From the listing below, pull out every line where the string "that" appears.

■ DATA:
begin
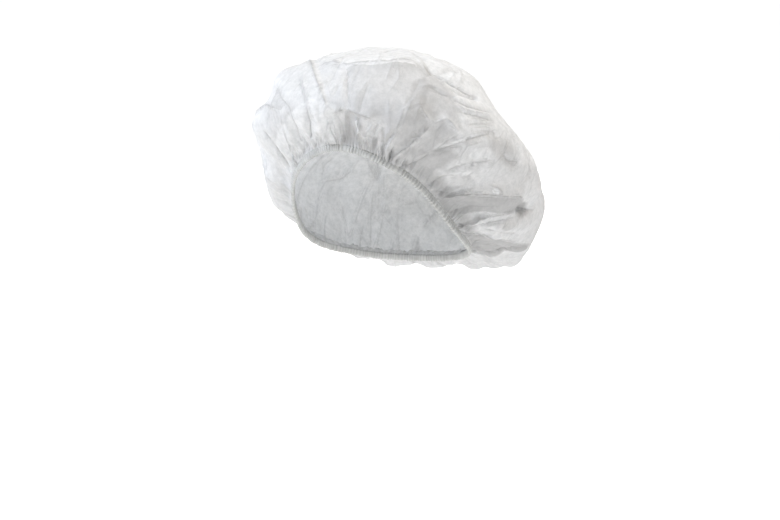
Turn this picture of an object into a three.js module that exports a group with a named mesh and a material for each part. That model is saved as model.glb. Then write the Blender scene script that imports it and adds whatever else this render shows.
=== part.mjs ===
// A disposable bouffant (beret) cap of thin white nonwoven, in the form that it takes when worn: one round
// blank, gathered all the way round onto a flat elastic loop inside a narrow folded hem. It sits high on the
// forehead, passes over the ears, goes down to the nape and bags out behind.
// Millimetres. The origin is the centre of the rim opening; -Y is the front, +X the wearer's left, +Z up.
import * as THREE from "three";

// Driving dimensions.
const WALL = 1; // of the crown and of the hem band
const HEM_HEIGHT = 6.5;
const ELASTIC_WIDTH = 4;
const ELASTIC_THICKNESS = 1;
const GAP = 0.3; // between neighbouring pieces

// Level outlines of the crown's outer face, from the rim up: half width, front end, back end, and the height
// at the bearings 0 (front), 45, 90 (side), 135 and 180 degrees (back).
const SECTIONS = [
  { name: "rim", halfWidth: 77, front: -94, back: 89, heights: [57, 34, -19, -38, -43] },
  { name: "flare", halfWidth: 105, front: -104, back: 160, heights: [68, 48, -12, -51, -60] },
  { name: "belly", halfWidth: 127, front: -113, back: 188, heights: [92, 78, 40, 2, -14] },
  { name: "shoulder", halfWidth: 93, front: -87, back: 124, heights: [121, 116, 99, 75, 64] },
  { name: "plateau", halfWidth: 60, front: -42, back: 86, heights: [136, 133, 125, 114, 108] },
];
const POLE = new THREE.Vector3(0, 24, 139.5);
const HEIGHT_STEP = Math.PI / 4; // between the bearings of the heights

// The mesh: columns go round the cap, and levels go up it, one whole level to each section.
const COLUMNS = 96;
const LEVELS = [
  0, 0.07, 0.16, 0.28, 0.42, 0.6, 0.8, 1, 1.2, 1.4, 1.6, 1.8, 2, 2.2, 2.4, 2.6, 2.8, 3, 3.2, 3.5, 3.8, 4.2, 4.6,
];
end
■ RESPONSE TO THIS EXERCISE:
Turn this picture of an object into a three.js module that exports a group with a named mesh and a material for each part. That model is saved as model.glb. Then write the Blender scene script that imports it and adds whatever else this render shows.
// A disposable bouffant (beret) cap of thin white nonwoven, in the form that it takes when worn: one round